§ **Aim of the exercise**
How many of these lines hold the string "joints"? Answer with the number only.

§ **Provided material**
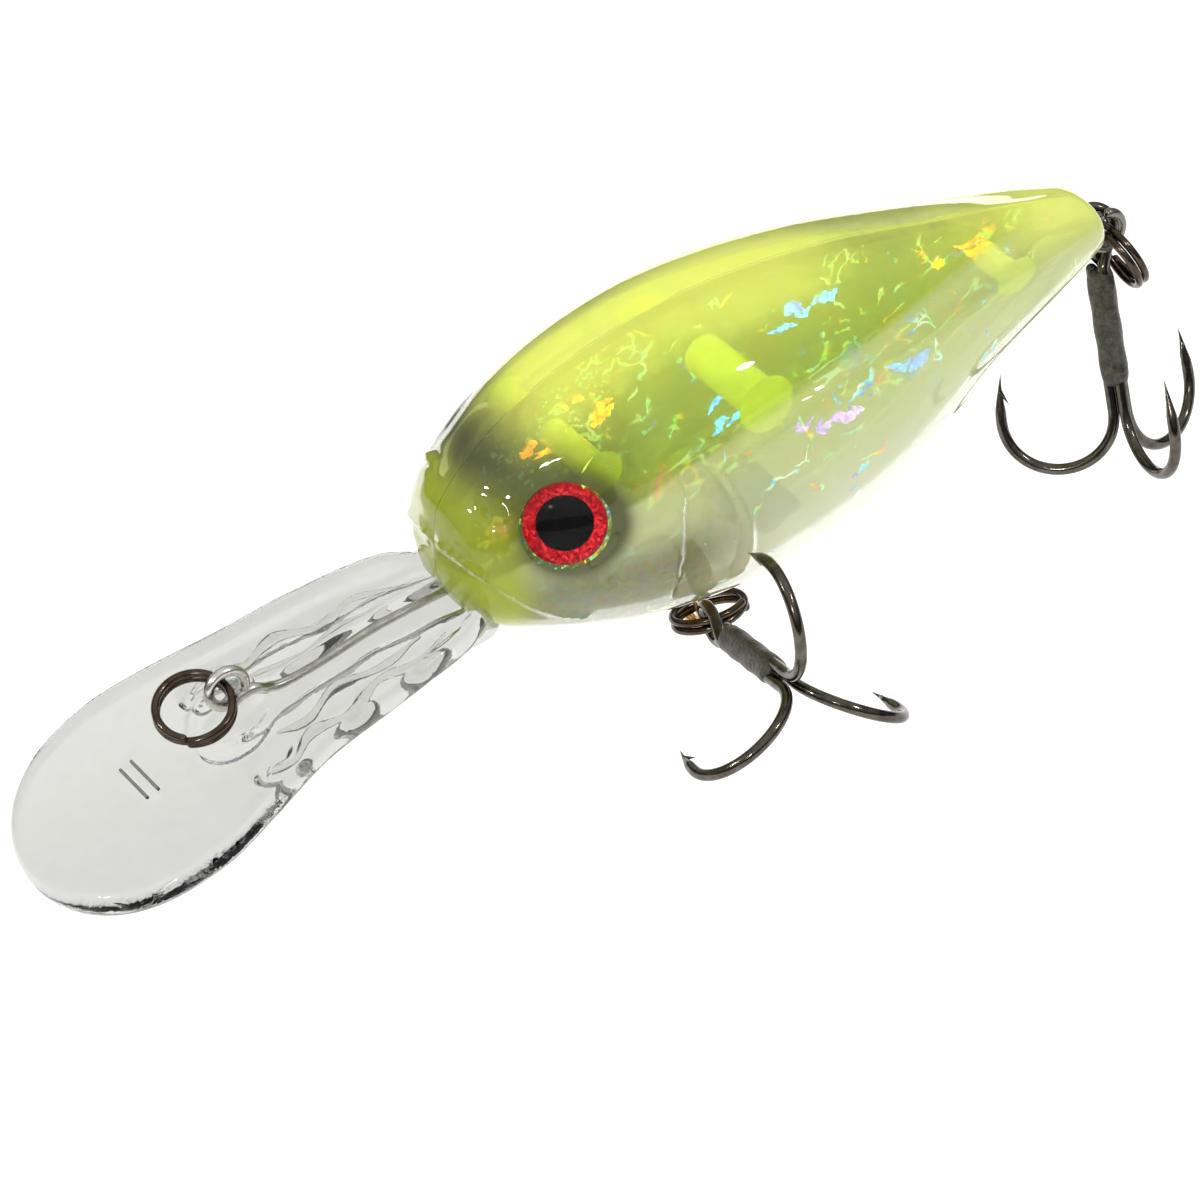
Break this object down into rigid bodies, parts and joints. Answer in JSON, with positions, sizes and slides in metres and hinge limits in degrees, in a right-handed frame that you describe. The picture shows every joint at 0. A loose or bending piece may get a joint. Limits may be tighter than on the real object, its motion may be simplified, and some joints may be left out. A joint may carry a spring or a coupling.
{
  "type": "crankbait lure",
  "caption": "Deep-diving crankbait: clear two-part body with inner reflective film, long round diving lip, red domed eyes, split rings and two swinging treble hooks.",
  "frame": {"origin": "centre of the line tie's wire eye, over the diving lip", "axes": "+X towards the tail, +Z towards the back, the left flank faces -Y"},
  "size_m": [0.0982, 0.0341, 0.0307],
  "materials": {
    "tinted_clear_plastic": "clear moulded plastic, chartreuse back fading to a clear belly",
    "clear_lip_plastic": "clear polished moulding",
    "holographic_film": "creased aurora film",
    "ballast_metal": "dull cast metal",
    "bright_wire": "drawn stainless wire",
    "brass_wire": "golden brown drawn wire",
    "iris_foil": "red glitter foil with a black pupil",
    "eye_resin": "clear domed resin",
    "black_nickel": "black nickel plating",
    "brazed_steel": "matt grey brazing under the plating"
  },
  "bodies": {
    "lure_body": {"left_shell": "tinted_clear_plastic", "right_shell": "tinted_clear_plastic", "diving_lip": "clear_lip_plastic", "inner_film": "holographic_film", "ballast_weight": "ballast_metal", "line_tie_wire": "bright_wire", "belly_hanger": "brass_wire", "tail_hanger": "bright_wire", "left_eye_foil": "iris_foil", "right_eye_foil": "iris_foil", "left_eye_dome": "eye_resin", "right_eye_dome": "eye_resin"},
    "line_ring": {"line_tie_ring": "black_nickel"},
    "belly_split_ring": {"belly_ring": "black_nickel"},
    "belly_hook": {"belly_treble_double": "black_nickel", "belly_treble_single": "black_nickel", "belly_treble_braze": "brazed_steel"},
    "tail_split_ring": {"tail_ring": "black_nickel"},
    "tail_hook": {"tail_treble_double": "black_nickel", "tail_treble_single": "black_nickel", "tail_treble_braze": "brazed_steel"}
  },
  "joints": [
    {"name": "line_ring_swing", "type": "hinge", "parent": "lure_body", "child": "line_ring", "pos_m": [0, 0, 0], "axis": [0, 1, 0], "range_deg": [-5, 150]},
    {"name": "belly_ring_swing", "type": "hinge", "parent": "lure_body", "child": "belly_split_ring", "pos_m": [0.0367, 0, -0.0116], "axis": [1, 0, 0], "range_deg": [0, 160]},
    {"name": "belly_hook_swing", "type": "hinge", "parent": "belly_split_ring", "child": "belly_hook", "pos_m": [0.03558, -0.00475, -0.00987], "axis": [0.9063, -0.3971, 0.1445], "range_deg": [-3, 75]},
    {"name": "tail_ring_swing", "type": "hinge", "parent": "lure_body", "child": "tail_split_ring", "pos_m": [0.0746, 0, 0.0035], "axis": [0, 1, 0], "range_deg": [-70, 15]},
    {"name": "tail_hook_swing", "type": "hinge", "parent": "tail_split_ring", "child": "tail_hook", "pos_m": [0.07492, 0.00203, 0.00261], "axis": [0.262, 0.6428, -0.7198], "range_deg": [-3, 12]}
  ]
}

§ **Task result**
2